### GIVEN EXERCISE
Repeat the listing below in full, exactly as it stands.

### DATA EXTRACT
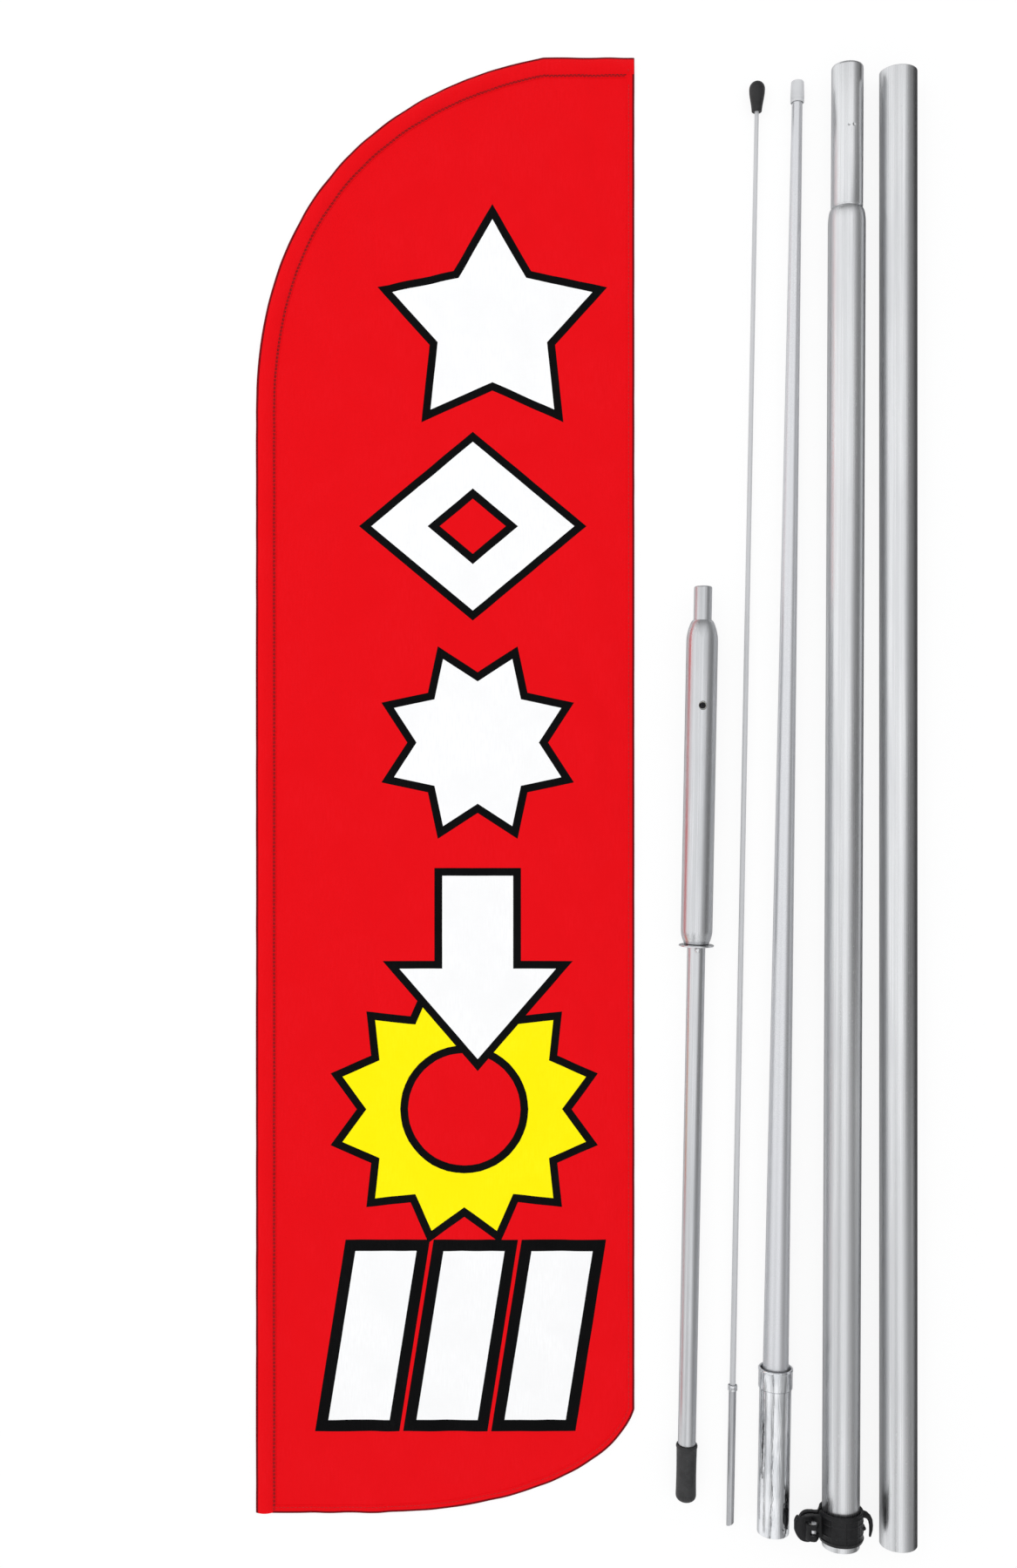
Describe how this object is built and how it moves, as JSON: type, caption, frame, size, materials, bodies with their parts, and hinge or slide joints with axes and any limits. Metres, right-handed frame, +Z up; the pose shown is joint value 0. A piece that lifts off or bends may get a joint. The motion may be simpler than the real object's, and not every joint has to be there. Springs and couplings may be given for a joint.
{
  "type": "feather flag with pole kit",
  "caption": "Feather-shaped printed flag with an arched top and a pole sleeve, laid beside its take-apart pole: tip rod, tapered, swaged and base sections and a ground stake.",
  "frame": {"origin": "middle of the laid-out kit's box, on the surface that it lies on", "axes": "+Y along the poles towards the top of the flag, +X across the kit from the flag to the base tube, +Z up from the surface"},
  "size_m": [0.5364, 1.2084, 0.0371],
  "materials": {
    "flag_cloth": "knitted polyester, satin",
    "pocket_patch": "stiff woven webbing",
    "stake_steel": "zinc plated, drawn",
    "nylon": "natural nylon",
    "black_screw": "black oxide",
    "black_rubber": "matt",
    "grey_fibreglass": "smooth pultruded",
    "tip_steel": "galvanised",
    "taper_tube_grey": "satin anodised",
    "grey_plastic": "moulded",
    "chrome": "polished",
    "tube_aluminium": "drawn, satin",
    "clamp_plastic": "moulded glass-filled nylon, semi gloss",
    "clamp_steel": "zinc plated"
  },
  "bodies": {
    "flag": {"flag_panel": "flag_cloth", "pole_sleeve": "flag_cloth", "tip_pocket": "pocket_patch"},
    "stake": {"spike_rod": "stake_steel", "cross_pin": "stake_steel"},
    "spindle": {"spindle_sleeve": "stake_steel", "upper_bush": "nylon", "lower_bush": "nylon", "retaining_screw": "black_screw"},
    "stake_washer": {"stake_washer": "stake_steel"},
    "point_guard": {"point_guard": "black_rubber"},
    "tip_section": {"flex_rod": "grey_fibreglass", "rod_ferrule": "tip_steel", "ferrule_ring": "tip_steel"},
    "tip_ball": {"tip_ball": "black_rubber"},
    "taper_section": {"taper_tube": "taper_tube_grey", "top_collar": "grey_plastic", "chrome_ferrule": "chrome", "ferrule_spacer": "nylon"},
    "swaged_section": {"swaged_tube": "tube_aluminium"},
    "clamp": {"clamp_collar": "clamp_plastic"},
    "draw_bolt": {"draw_bolt": "clamp_steel", "bolt_washer": "clamp_steel", "pivot_pin": "clamp_steel"},
    "lever": {"cam_lever": "clamp_plastic"},
    "base_section": {"base_tube": "tube_aluminium"}
  },
  "joints": [
    {"name": "stake_lift", "type": "slide", "parent": "flag", "child": "stake", "axis": [0, 0, 1], "range_m": [0, 0.15]},
    {"name": "tip_section_lift", "type": "slide", "parent": "flag", "child": "tip_section", "axis": [0, 0, 1], "range_m": [0, 0.15]},
    {"name": "taper_section_lift", "type": "slide", "parent": "flag", "child": "taper_section", "axis": [0, 0, 1], "range_m": [0, 0.15]},
    {"name": "swaged_section_lift", "type": "slide", "parent": "flag", "child": "swaged_section", "axis": [0, 0, 1], "range_m": [0, 0.15]},
    {"name": "base_section_lift", "type": "slide", "parent": "flag", "child": "base_section", "axis": [0, 0, 1], "range_m": [0, 0.15]},
    {"name": "spindle_spin", "type": "hinge", "parent": "stake", "child": "spindle", "pos_m": [0.09231, 0.01186, 0.01595], "axis": [0.0175, 0.9998, 0.0132], "continuous": true},
    {"name": "washer_spin", "type": "hinge", "parent": "stake", "child": "stake_washer", "pos_m": [0.09001, -0.12011, 0.01421], "axis": [0.0175, 0.9998, 0.0132], "continuous": true},
    {"name": "point_guard_pull", "type": "slide", "parent": "stake", "child": "point_guard", "axis": [-0.0175, -0.9998, -0.0132], "range_m": [0, 0.06]},
    {"name": "tip_ball_pull", "type": "slide", "parent": "tip_section", "child": "tip_ball", "axis": [0.0185, 0.9998, 0.0024], "range_m": [0, 0.03]},
    {"name": "clamp_slide", "type": "slide", "parent": "swaged_section", "child": "clamp", "axis": [0.0054, 1, -0.0034], "range_m": [-0.005, 1.035]},
    {"name": "bolt_draw", "type": "slide", "parent": "clamp", "child": "draw_bolt", "axis": [0, -0.0034, -1], "range_m": [0, 0.0012]},
    {"name": "lever_swing", "type": "hinge", "parent": "draw_bolt", "child": "lever", "pos_m": [0.18069, -0.58612, 0.03084], "axis": [0.0054, 1, -0.0034], "range_deg": [0, 110]}
  ],
  "couplings": [
    {"joint": "lever_swing", "follows": "bolt_draw", "rad_per_m": 1599.9}
  ]
}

### COMPLETE RESPONSE
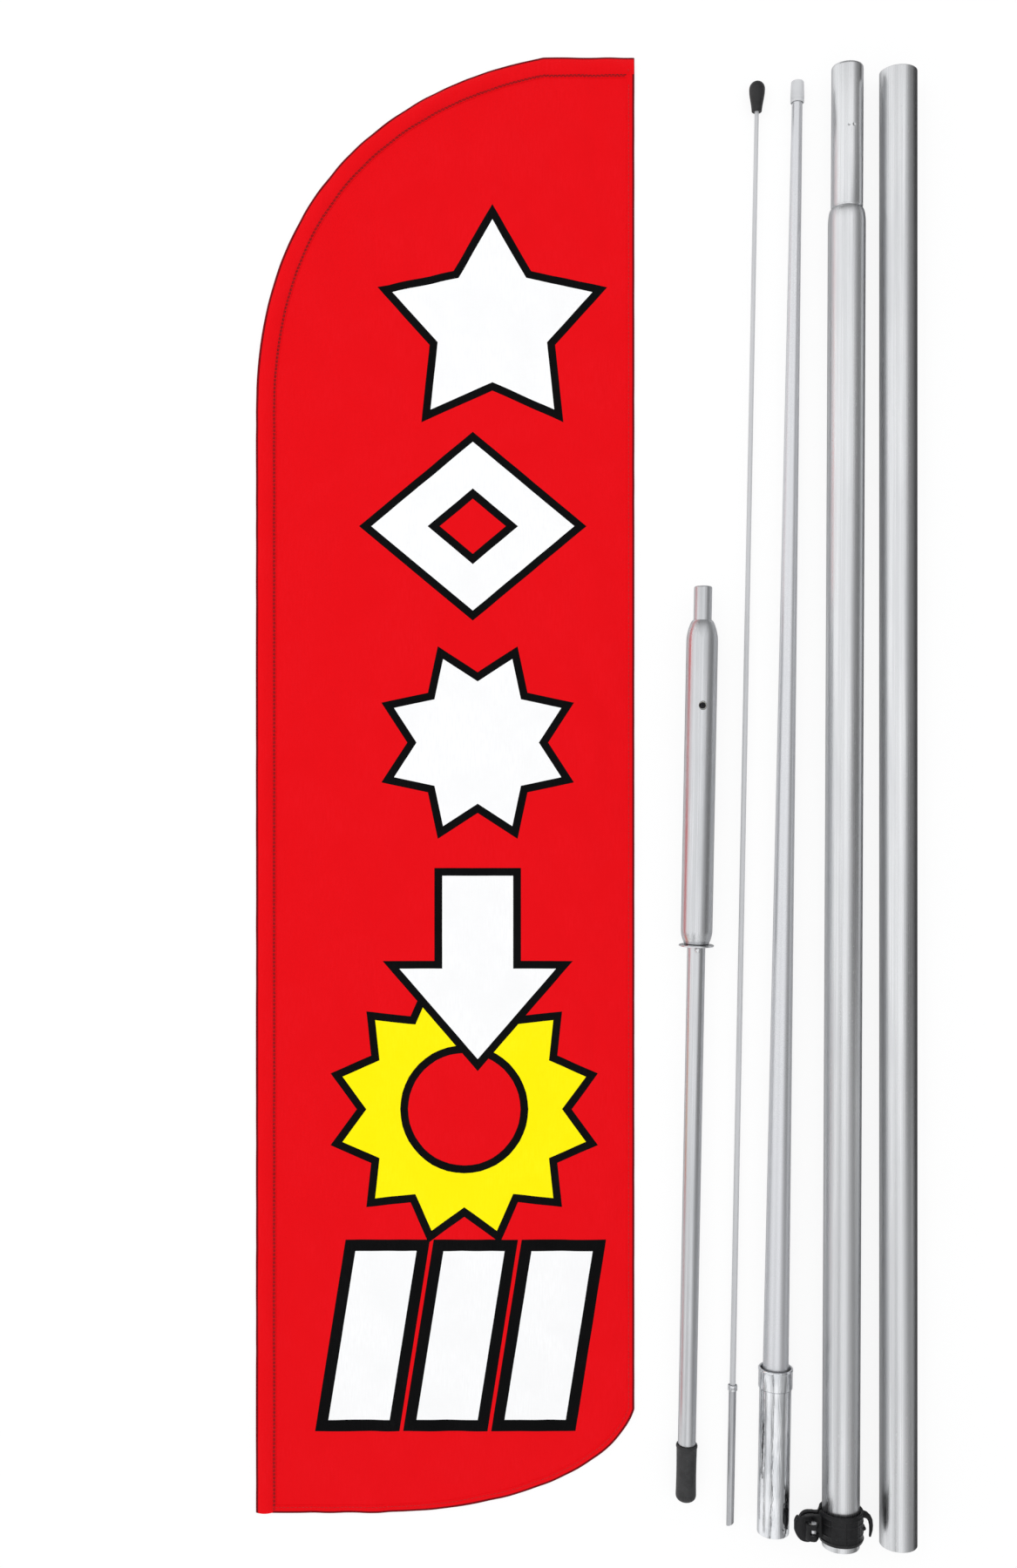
Describe how this object is built and how it moves, as JSON: type, caption, frame, size, materials, bodies with their parts, and hinge or slide joints with axes and any limits. Metres, right-handed frame, +Z up; the pose shown is joint value 0. A piece that lifts off or bends may get a joint. The motion may be simpler than the real object's, and not every joint has to be there. Springs and couplings may be given for a joint.
{
  "type": "feather flag with pole kit",
  "caption": "Feather-shaped printed flag with an arched top and a pole sleeve, laid beside its take-apart pole: tip rod, tapered, swaged and base sections and a ground stake.",
  "frame": {"origin": "middle of the laid-out kit's box, on the surface that it lies on", "axes": "+Y along the poles towards the top of the flag, +X across the kit from the flag to the base tube, +Z up from the surface"},
  "size_m": [0.5364, 1.2084, 0.0371],
  "materials": {
    "flag_cloth": "knitted polyester, satin",
    "pocket_patch": "stiff woven webbing",
    "stake_steel": "zinc plated, drawn",
    "nylon": "natural nylon",
    "black_screw": "black oxide",
    "black_rubber": "matt",
    "grey_fibreglass": "smooth pultruded",
    "tip_steel": "galvanised",
    "taper_tube_grey": "satin anodised",
    "grey_plastic": "moulded",
    "chrome": "polished",
    "tube_aluminium": "drawn, satin",
    "clamp_plastic": "moulded glass-filled nylon, semi gloss",
    "clamp_steel": "zinc plated"
  },
  "bodies": {
    "flag": {"flag_panel": "flag_cloth", "pole_sleeve": "flag_cloth", "tip_pocket": "pocket_patch"},
    "stake": {"spike_rod": "stake_steel", "cross_pin": "stake_steel"},
    "spindle": {"spindle_sleeve": "stake_steel", "upper_bush": "nylon", "lower_bush": "nylon", "retaining_screw": "black_screw"},
    "stake_washer": {"stake_washer": "stake_steel"},
    "point_guard": {"point_guard": "black_rubber"},
    "tip_section": {"flex_rod": "grey_fibreglass", "rod_ferrule": "tip_steel", "ferrule_ring": "tip_steel"},
    "tip_ball": {"tip_ball": "black_rubber"},
    "taper_section": {"taper_tube": "taper_tube_grey", "top_collar": "grey_plastic", "chrome_ferrule": "chrome", "ferrule_spacer": "nylon"},
    "swaged_section": {"swaged_tube": "tube_aluminium"},
    "clamp": {"clamp_collar": "clamp_plastic"},
    "draw_bolt": {"draw_bolt": "clamp_steel", "bolt_washer": "clamp_steel", "pivot_pin": "clamp_steel"},
    "lever": {"cam_lever": "clamp_plastic"},
    "base_section": {"base_tube": "tube_aluminium"}
  },
  "joints": [
    {"name": "stake_lift", "type": "slide", "parent": "flag", "child": "stake", "axis": [0, 0, 1], "range_m": [0, 0.15]},
    {"name": "tip_section_lift", "type": "slide", "parent": "flag", "child": "tip_section", "axis": [0, 0, 1], "range_m": [0, 0.15]},
    {"name": "taper_section_lift", "type": "slide", "parent": "flag", "child": "taper_section", "axis": [0, 0, 1], "range_m": [0, 0.15]},
    {"name": "swaged_section_lift", "type": "slide", "parent": "flag", "child": "swaged_section", "axis": [0, 0, 1], "range_m": [0, 0.15]},
    {"name": "base_section_lift", "type": "slide", "parent": "flag", "child": "base_section", "axis": [0, 0, 1], "range_m": [0, 0.15]},
    {"name": "spindle_spin", "type": "hinge", "parent": "stake", "child": "spindle", "pos_m": [0.09231, 0.01186, 0.01595], "axis": [0.0175, 0.9998, 0.0132], "continuous": true},
    {"name": "washer_spin", "type": "hinge", "parent": "stake", "child": "stake_washer", "pos_m": [0.09001, -0.12011, 0.01421], "axis": [0.0175, 0.9998, 0.0132], "continuous": true},
    {"name": "point_guard_pull", "type": "slide", "parent": "stake", "child": "point_guard", "axis": [-0.0175, -0.9998, -0.0132], "range_m": [0, 0.06]},
    {"name": "tip_ball_pull", "type": "slide", "parent": "tip_section", "child": "tip_ball", "axis": [0.0185, 0.9998, 0.0024], "range_m": [0, 0.03]},
    {"name": "clamp_slide", "type": "slide", "parent": "swaged_section", "child": "clamp", "axis": [0.0054, 1, -0.0034], "range_m": [-0.005, 1.035]},
    {"name": "bolt_draw", "type": "slide", "parent": "clamp", "child": "draw_bolt", "axis": [0, -0.0034, -1], "range_m": [0, 0.0012]},
    {"name": "lever_swing", "type": "hinge", "parent": "draw_bolt", "child": "lever", "pos_m": [0.18069, -0.58612, 0.03084], "axis": [0.0054, 1, -0.0034], "range_deg": [0, 110]}
  ],
  "couplings": [
    {"joint": "lever_swing", "follows": "bolt_draw", "rad_per_m": 1599.9}
  ]
}